Four new stations are planned in Tanzania: Mutinde, Kasulu, Lugoma and a border station. Five stations are planned in Burundi: a border station, Rutana, Musongati, Gitega-Ceru and Gitega-Rutegama.

== Phases ==
The project is divided in two lots, of which the second lot is to be completed in two phases.

=== Lot 1 ===

==== Uvinza–Malagarasi ====
This section of 156 kilometres will be built by Tanzania. In total, 180 kilometres of railway infrastructure will be built on this section. Costs for this section are estimated at US$959.4 million.

=== Lot 2 ===

==== Malagarasi–Gitega ====
This section will be built by Burundi and is to be completed in two phases. Phase A stretches from Malagarasi to Musongati for a distance of 80 kilometres. At the border, a 600 metre multimodal bridge will be built, accommodating both cars and trains. Phase B runs for 46 kilometres from Musongati to Gitega. In total, 187 kilometres of railway infrastructure will be built on the section. The cost for this section is expected to be US$1442.7 million.

== Funding ==
The Burundian and Tanzanian governments have applied for financing from the African Development Bank (AfDB). The AfDB has expressed interest in financing the project.

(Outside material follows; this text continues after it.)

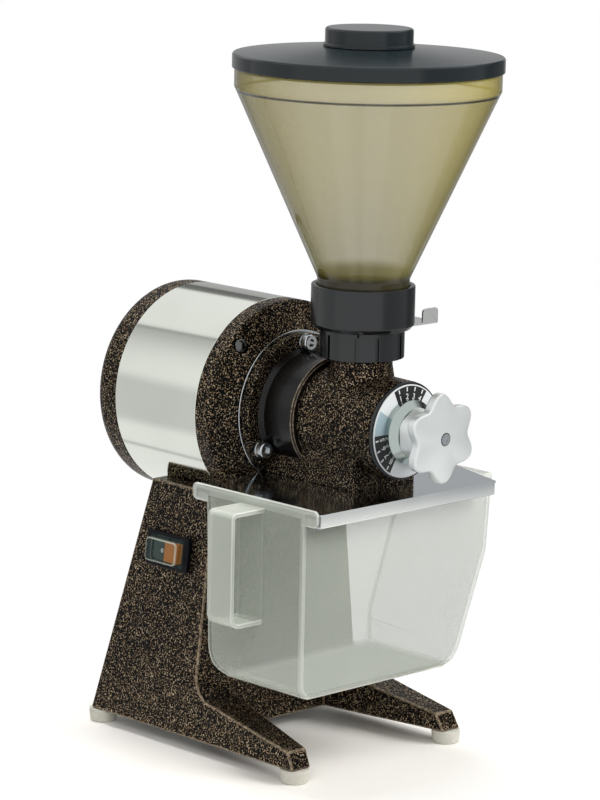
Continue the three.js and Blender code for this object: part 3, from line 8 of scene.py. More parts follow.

Both governments have already set aside funds for the construction of the railway line.

Supporting Tanzania's SGR ambitions, the AfDB has pledged US$3.05 billion towards the SGR link Tabora–Kigoma and lot 1 of the Tanzania–Burundi SGR.

In December 2023, the AfDB approved various financing structures valued at US$696.41 million. The funds are intended for an electrified Tabora-Kigoma link in Tanzania as well as the Tanzania–Burundi SGR. The bank will provide US$98.62 million to Burundi in the form of grants and US$597.79 million to Tanzania in the form of loans and guarantees. In addition, the bank aims to mobilize financing of up to US$3.2 billion from commercial banks, development finance institutions, export credit agencies and institutional investors.

In November 2024, the Tanzanian government announced that it had secured the funding for the Tanzanian section of the railway. The funds will be provided by Standard Chartered, Sinosure and the AfDB.